Pre-Open Market Analysis
S&P 500 Emini: Day trading tip is to be ready for a bull pain trade
The Emini has been trying to bottom above the January low for the past 3 days, but it has failed. It is down 27 points now in the Globex session, which traded below the January low. The Globex session reversed up from just above 1800, and is 18 points above its low. The odds favored a bounce early this week, and then a break below the January low. The bounce was small, and the Emini is now testing the low. Since the 60 minute chart is so oversold, it might now find its bounce at or slightly below the January low. With the 60 minute and daily charts so oversold, the Emini might instead rally after testing the January low, instead of rallying first and then breaking strongly below. The February rally on the daily chart might be the Final Flag in the February selloff. If so, the 1st reasonable target for the bulls is the top of the bear flag at the February 1940 high, which was a 50% pullback of the January selloff. The result would create both a double bottom and a double top on the daily chart, and the Emini would be back to breakout mode. At the moment, the probability favors the bears, but if the Emini gets back to the bear flag, the probability would once again be about 50% for the bulls and the bears.
The bulls need a strong reversal up, and it can occur early or late on the daily chart. The strong reversal up can begin with a one or two day strong rally starting today or tomorrow. Alternatively, there can be a weak rally that lasts for a week or two and looks like a bear flag. The bulls can then get a strong bull breakout above bear flag.
With the Emini being so oversold, the odds that the bears will get their strong breakout below the January low over the next few days is lower, and the odds of a bounce are greater than 50%. If there is no strong breakout within the next 2 – 3 days, the odds shift in favor of a rally off the January lows. If the rally is weak, it would create a bear flag, which would have about a 50% chance of a bull or bear breakout. If it is strong, the rally would probably continue up to around the February high. Day traders should be ready for a surprising strong move up over the next few days. They obviously are prepared for a strong move down, but the less obvious possibility is a rally, and that creates a possible pain trade up, which could be much bigger than traders expect.
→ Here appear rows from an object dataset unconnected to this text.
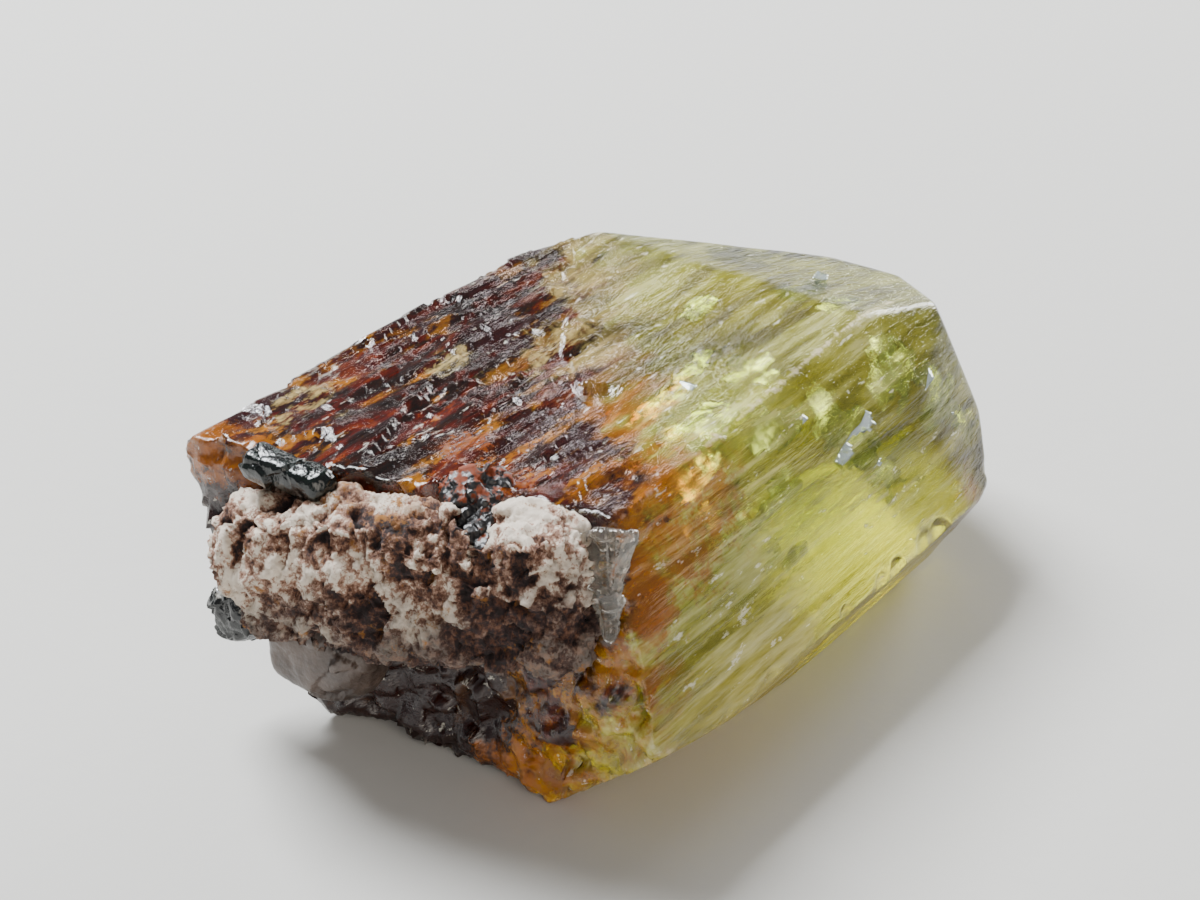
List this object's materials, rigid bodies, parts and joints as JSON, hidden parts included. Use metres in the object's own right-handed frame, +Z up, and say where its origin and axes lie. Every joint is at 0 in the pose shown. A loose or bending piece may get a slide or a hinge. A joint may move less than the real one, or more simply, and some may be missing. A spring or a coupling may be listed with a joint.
{
  "type": "apatite crystal",
  "caption": "Loose yellow-green mineral crystal, a six-sided prism with a worn pyramid at one end and a rough break carrying pale host rock and dark grains at the other.",
  "frame": {"origin": "middle of the specimen's footprint, in the plane of the prism face that it rests on", "axes": "+X along the crystal from the broken end to the pyramid, +Z up from the resting face, -Y towards the wide side of the section"},
  "size_m": [0.0372, 0.0244, 0.0135],
  "materials": {
    "yellow_green_apatite": "glassy",
    "pale_host_rock": "rough",
    "grey_brown_mineral": "satin",
    "coated_black_mineral": "glossy",
    "green_black_mineral": "glossy",
    "iron_ore": "satin",
    "clear_splinter": "glassy"
  },
  "bodies": {
    "root": {"apatite_crystal": "yellow_green_apatite", "matrix_crust": "pale_host_rock", "grey_lump": "grey_brown_mineral", "dark_grain": "coated_black_mineral", "dark_sliver": "green_black_mineral", "ore_wedge": "iron_ore", "clear_chip": "clear_splinter"}
  },
  "joints": []
}
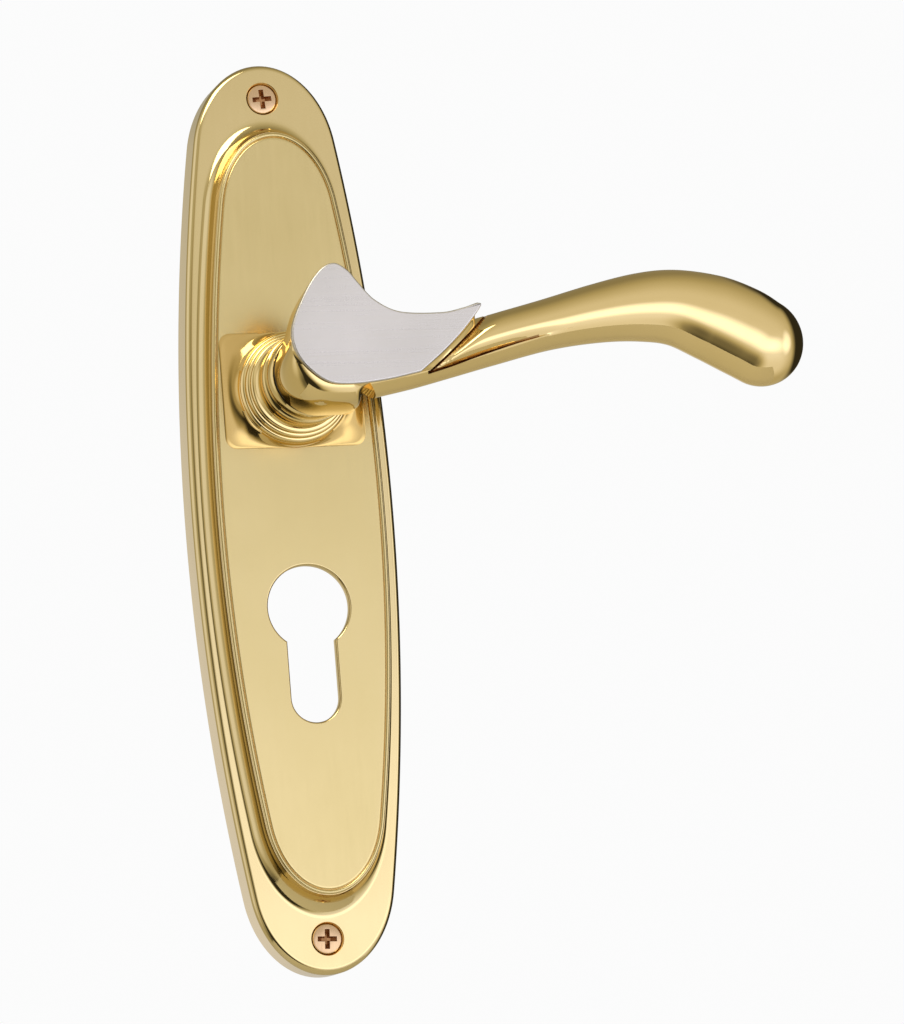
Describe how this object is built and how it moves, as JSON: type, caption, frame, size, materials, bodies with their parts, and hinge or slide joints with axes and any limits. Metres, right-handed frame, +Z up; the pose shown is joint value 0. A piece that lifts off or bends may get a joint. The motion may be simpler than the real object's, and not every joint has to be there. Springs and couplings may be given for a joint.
{
  "type": "sprung lever door handle",
  "caption": "Two-tone scroll lever door handle on a long oval backplate with a euro-profile cut-out, sprung return cassette, square spindle and countersunk fixing screws.",
  "frame": {"origin": "on the spindle's axis, in the plane of the door's face", "axes": "+Y into the door, along the spindle; +Z up, along the backplate; +X towards the lever's free end"},
  "size_m": [0.1312, 0.0962, 0.2],
  "materials": {
    "plate_brass": "satin lacquered brass, fine vertical grain",
    "polished_brass": "polished lacquered brass",
    "satin_nickel": "satin nickel plate, horizontal brush lines",
    "zinc_steel": "zinc-plated steel",
    "spring_steel": "bare spring steel",
    "screw_brass": "electro-brassed steel screw",
    "nylon": "natural nylon",
    "black_nylon": "black nylon"
  },
  "bodies": {
    "backplate": {"backplate": "plate_brass", "neck_collar": "polished_brass", "neck_bush": "nylon", "cassette_cup": "zinc_steel", "cassette_cover": "zinc_steel", "return_spring_right": "spring_steel", "return_spring_left": "spring_steel", "cover_screw_upper": "zinc_steel", "cover_screw_lower": "zinc_steel", "fixing_screw_upper": "screw_brass", "fixing_screw_lower": "screw_brass"},
    "lever": {"lever": "polished_brass", "lever_face": "satin_nickel", "head_washer": "black_nylon", "spindle": "zinc_steel", "grub_screw": "spring_steel", "thrust_washer": "zinc_steel", "spring_rotor": "zinc_steel", "wave_washer": "spring_steel", "circlip": "spring_steel"}
  },
  "joints": [
    {"name": "lever_turn", "type": "hinge", "parent": "backplate", "child": "lever", "pos_m": [0, 0, 0], "axis": [0, 1, 0], "range_deg": [0, 45], "stiffness_Nm_per_rad": 0.8, "springref_deg": -25.78, "deforming": ["return_spring_right", "return_spring_left"]}
  ]
}
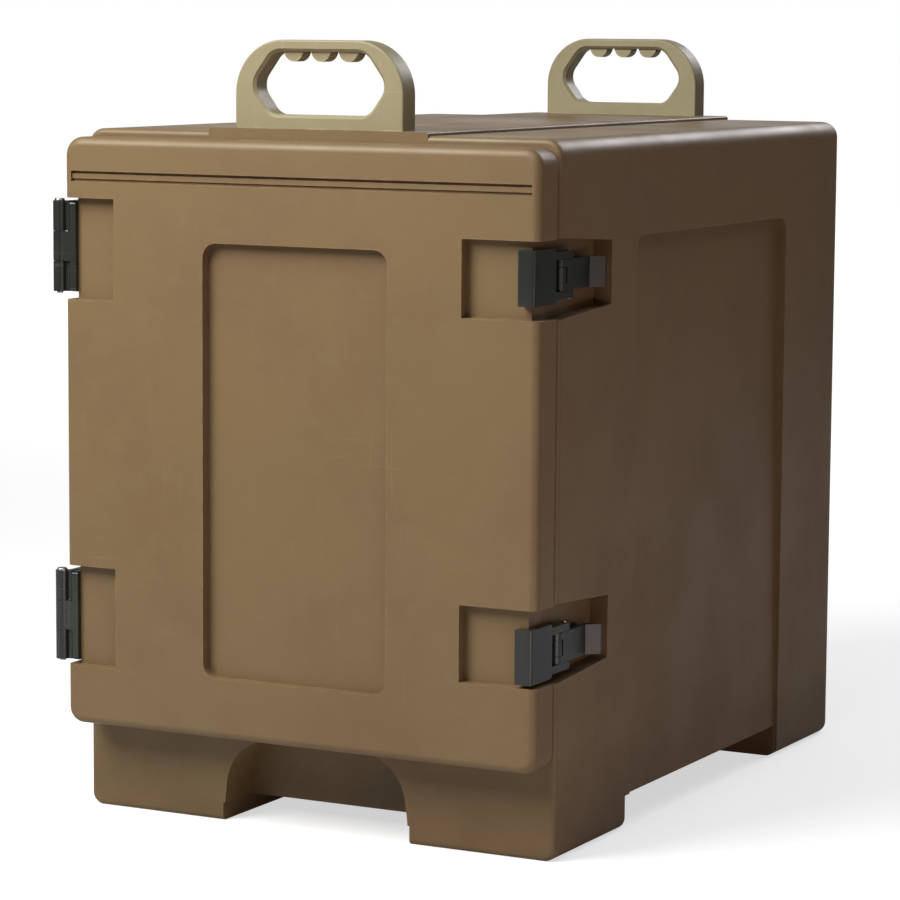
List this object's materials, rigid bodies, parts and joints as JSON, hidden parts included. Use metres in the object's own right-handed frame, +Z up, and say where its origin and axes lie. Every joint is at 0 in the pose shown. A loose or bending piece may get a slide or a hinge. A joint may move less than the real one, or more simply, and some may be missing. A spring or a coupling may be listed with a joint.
{
  "type": "insulated food carrier",
  "caption": "Tall brown foam-filled box that keeps pans of food hot, with a side-hung front door, side latches, upright grip handles on top and moulded feet.",
  "frame": {"origin": "on the floor under the carrier, on the body's centre plane, midway between the door's front and the body's back", "axes": "+X to the latch side, so the door hangs on the -X side; +Y to the back, so the door faces -Y; +Z up"},
  "size_m": [0.4525, 0.633, 0.6395],
  "materials": {
    "shell_brown": "rotationally moulded polyethylene, fine grain, satin",
    "liner_brown": "moulded polyethylene, satin",
    "handle_tan": "moulded plastic, satin",
    "foam": "polyurethane foam, matte",
    "gasket_rubber": "soft rubber, matte",
    "nylon_black": "moulded nylon, semi-gloss",
    "pin_steel": "stainless steel, satin",
    "insert_brass": "brass, satin"
  },
  "bodies": {
    "body": {"body_foam": "foam", "body_threaded_inserts": "insert_brass", "cavity_liner": "liner_brown", "front_handle": "handle_tan", "front_handle_screws": "pin_steel", "lower_hinge_body_leaf": "nylon_black", "lower_hinge_body_screws": "pin_steel", "lower_hinge_pin": "pin_steel", "lower_latch_base": "nylon_black", "lower_latch_lever_pin": "pin_steel", "lower_latch_screws": "pin_steel", "outer_shell": "shell_brown", "rear_handle": "handle_tan", "rear_handle_screws": "pin_steel", "upper_hinge_body_leaf": "nylon_black", "upper_hinge_body_screws": "pin_steel", "upper_hinge_pin": "pin_steel", "upper_latch_base": "nylon_black", "upper_latch_lever_pin": "pin_steel", "upper_latch_screws": "pin_steel"},
    "door": {"door_foam": "foam", "door_gasket": "gasket_rubber", "door_inner_lid": "liner_brown", "door_shell": "shell_brown", "door_threaded_inserts": "insert_brass", "lower_hinge_door_leaf": "nylon_black", "lower_hinge_door_screws": "pin_steel", "upper_hinge_door_leaf": "nylon_black", "upper_hinge_door_screws": "pin_steel"},
    "upper_lever": {"upper_latch_hook_pin": "pin_steel", "upper_latch_lever": "nylon_black"},
    "upper_hook": {"upper_latch_hook": "nylon_black"},
    "lower_lever": {"lower_latch_hook_pin": "pin_steel", "lower_latch_lever": "nylon_black"},
    "lower_hook": {"lower_latch_hook": "nylon_black"}
  },
  "joints": [
    {"name": "door_hinge", "type": "hinge", "parent": "body", "child": "door", "pos_m": [-0.225, -0.3085, 0.318], "axis": [0, 0, -1], "range_deg": [0, 270]},
    {"name": "upper_lever_pivot", "type": "hinge", "parent": "body", "child": "upper_lever", "pos_m": [0.2085, -0.266, 0.461], "axis": [0, 0, -1], "range_deg": [0, 100]},
    {"name": "upper_hook_pivot", "type": "hinge", "parent": "upper_lever", "child": "upper_hook", "pos_m": [0.208, -0.25, 0.461], "axis": [0, 0, 1], "range_deg": [0, 116]},
    {"name": "lower_lever_pivot", "type": "hinge", "parent": "body", "child": "lower_lever", "pos_m": [0.2085, -0.266, 0.1685], "axis": [0, 0, -1], "range_deg": [0, 100]},
    {"name": "lower_hook_pivot", "type": "hinge", "parent": "lower_lever", "child": "lower_hook", "pos_m": [0.208, -0.25, 0.1685], "axis": [0, 0, 1], "range_deg": [0, 116]}
  ],
  "couplings": [
    {"joint": "upper_hook_pivot", "follows": "upper_lever_pivot", "ratio": 1.15},
    {"joint": "lower_hook_pivot", "follows": "lower_lever_pivot", "ratio": 1.15}
  ]
}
Forex: Best trading strategies
The EURUSD is testing resistance at the October 22 top of the sell climax in the daily chart, and at measured move targets. The rally over the past 2 weeks is a micro wedge on the daily chart, and a wedge top on the 60 minute chart. The bulls are starting to take profits and the bears are beginning to sell. The odds are that there will be at least a 2 legged pullback on the 240 minute chart starting today or tomorrow. The 60 minute chart is at its high, but it has been sideways for 5 hours in the European session. This is a good location for the bears, and the price action shows that the bulls are becoming less interested in buying at this level at this time. The odds are that the EURUSD will pull back about 200 pips down to the bottom of the 60 minute channel around 1.1100 over the next couple of weeks.
Less likely, the rally will continue up to the October 15 high at around 1.1500 without the pullback.
Summary of today’s S&P Emini futures price action and what to expect tomorrow
The reversal today was from just above the January low, which is important support, and from the 1800 round number. It created a bull reversal bar on the daily chart, but not a big one. Also, the strong rally had several pullbacks and did not get above the 60 minute moving average.
Just like all of the opportunities that the bulls had this week, they did not do as much as they could have with this one. It is enough of a reversal to lead to a rally for a week or two, but because of the bad follow-through on the 5 and 60 minute charts, and the small bar on the daily chart, the odds of a strong rally is less than it could have been. It is still very possible that this reversal will fail within a few days.
The bulls need strong follow-through buying. Otherwise, this short-covering will quickly be sold. The odds are that there will be follow-through buying over the next several days. If it is not strong, the bears will drive the Emini below the January low within a week or two.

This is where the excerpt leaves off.